Another way of identifying whether a culture was shamanic is by its cosmology. The shaman crosses between three worlds - the upper, lower and middle world. So paintings, sculptures, design of megaliths and buildings, as well as mythological tales that are based on these three dimensions must have begun life in a shamanic setting, or at least in a society where the shamanic three worlds were still the accepted norm.

In terms of mythology, the Vedas is a prime contender here. The Vedic cosmology consists of the upper planets, this world and the lower planets, and all the stories are set against this backdrop with characters sometimes traversing all three in the space of one story.

Another example are the Norse legends recorded in the Edda - there are nine worlds, but these are divided into three above, three in the middle and three below.

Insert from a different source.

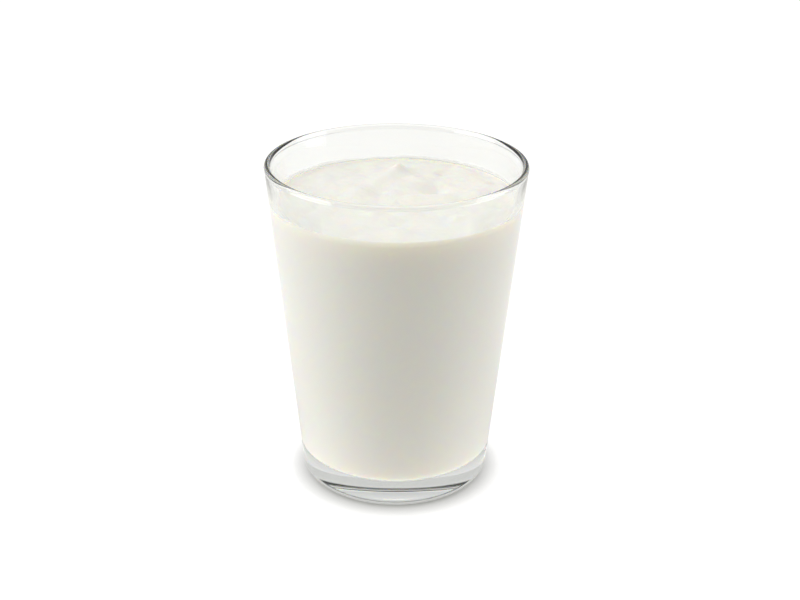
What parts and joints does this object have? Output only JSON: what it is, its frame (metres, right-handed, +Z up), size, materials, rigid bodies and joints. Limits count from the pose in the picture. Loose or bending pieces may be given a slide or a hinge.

One of the most famous Sumerian myths is about Ishtar's descent to the Underworld because of the death of the Bull of the Heaven. In the Epic of Gilgamesh, Gilgamesh's friend kills the Bull of Heaven and is sent to the underworld as punishment. Obviously 'heaven' is just a recent translation - an is the Sumerian word for the upper worlds.

All the Celtic/Irish/Welsh myths have a fairy or sidhe underworld that is populated with not just the little people but also with animals that can talk, just like shamanic power animals. The Celtic underworld also has a timeless quality, just like the altered reality of the shaman that is beyond time.

I'm sure there are other cultures that have the three worlds, or three sets of planets - in fact, I think they pretty well all did until relatively recently - when the Christians turned the underworld into hell and the upper worlds into heaven. They also turned the three worlds into somewhere you went when you died, and no longer somewhere you could go to now.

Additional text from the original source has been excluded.